Friday, November 07, 2025

FOMO-ing In

I have been saying no to investing in Aura's new venture capital fund when I have been asked. My reason was that I am retiring and don't want to lock capital up. With lower taxes going forward, the negative tax status of Australian venture capital investments isn't so important any more. Also, I am an investor in both their previous funds and the parent company, so that feels risky. Also, I didn't have a current wholesale investor certificate.

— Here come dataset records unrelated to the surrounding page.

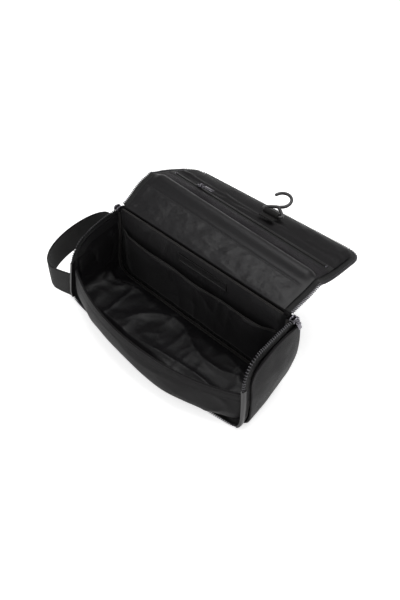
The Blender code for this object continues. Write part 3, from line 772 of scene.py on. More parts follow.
def stitches(name: str, path: Array, lift: Array, pitch: float = STITCH_PITCH,
             radius: float = STITCH_RADIUS) -> bpy.types.Object:
    """Lay a row of short thread stitches along a path, raised by its lift vectors."""
    travel = np.concatenate([[0.0], np.cumsum(np.linalg.norm(np.diff(path, axis=0), axis=1))])
    stations = np.arange(pitch / 2, travel[-1] - pitch / 4, pitch)
    centre = np.stack([np.interp(stations, travel, path[:, k]) for k in range(3)], axis=1)
    tangent = unit(np.stack([np.interp(stations, travel, np.gradient(path[:, k]))
                             for k in range(3)], axis=1))
    rise = unit(np.stack([np.interp(stations, travel, lift[:, k]) for k in range(3)], axis=1))
    side = np.cross(tangent, rise)
    half = 0.36 * pitch
    shape = []
    for t, size in ((-1.0, 0.25), (-0.6, 0.95), (0.6, 0.95), (1.0, 0.25)):
        for a, b in ((1, 0), (0, 1), (-1, 0), (0, -1)):
            shape.append((t * half, a * radius * size, (b * 0.8 + 0.15) * radius * size))
    local = np.array(shape)
    verts = (centre[:, None, :] + local[None, :, 0, None] * tangent[:, None, :]
             + local[None, :, 1, None] * side[:, None, :]
             + local[None, :, 2, None] * rise[:, None, :]).reshape(-1, 3)
    faces = []
    for n in range(len(stations)):
        base = n * 16
        for i in range(3):
            for k in range(4):
                j = (k + 1) % 4
                faces.append((base + 4 * i + k, base + 4 * i + j,
                              base + 4 * i + 4 + j, base + 4 * i + 4 + k))
        faces.append((base + 3, base + 2, base + 1, base))
        faces.append((base + 12, base + 13, base + 14, base + 15))
    uvs = np.tile(local[:, :2] + radius, (len(stations), 1))
    piece = mesh_piece(name, verts, faces, Finish.THREAD, uvs, 60.0)
    face_outwards(piece)
    return piece


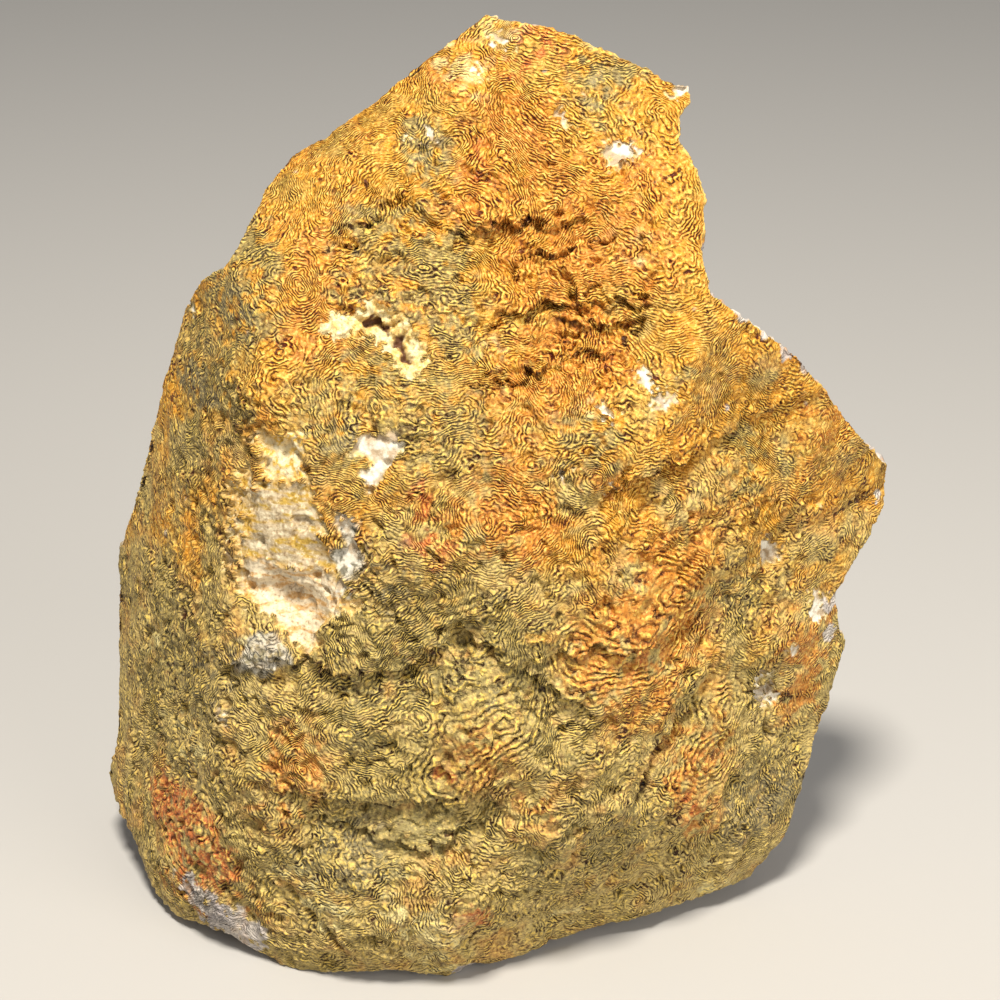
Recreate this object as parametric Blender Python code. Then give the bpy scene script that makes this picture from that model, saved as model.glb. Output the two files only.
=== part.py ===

But then I saw an email that now is the "last call" before the "first close" and I sent them an email asking if I could invest AUD 100k instead of the usual AUD 250k minimum. They approved right away and I just completed the application form. This is an investment of about 1.5% of net worth, which will be called over several years, so with this lower number it doesn't seem as risky or impose as large cash flow requirements. The fund plans to invest in 25 companies if the target amount is raised. So, this would only be AUD 4k per start-up. At Aura VF 2 I have around AUD 25k exposure to each start-up. And I now have a wholesale certificate again. Also, I have been thinking recently that we can cover our current cash flow requirements with just AUD 1.5 million (8% yield) to AUD 3 million (4% yield) income-oriented investments and invest the other half or more of our net worth in long term growth investments to compensate for inflation and maybe actually grow our net worth. 

But in the end, it's really FOMO.

Thursday, October 09, 2025

Aura Pre-IPO Capital Raise

I am trying to get in on this capital raise. Some details still need ironing out. I have investments in two of their venture capital funds. Valuation relative to revenue and EBITDA seems similar to Regal Partners, which I am a shareholder of.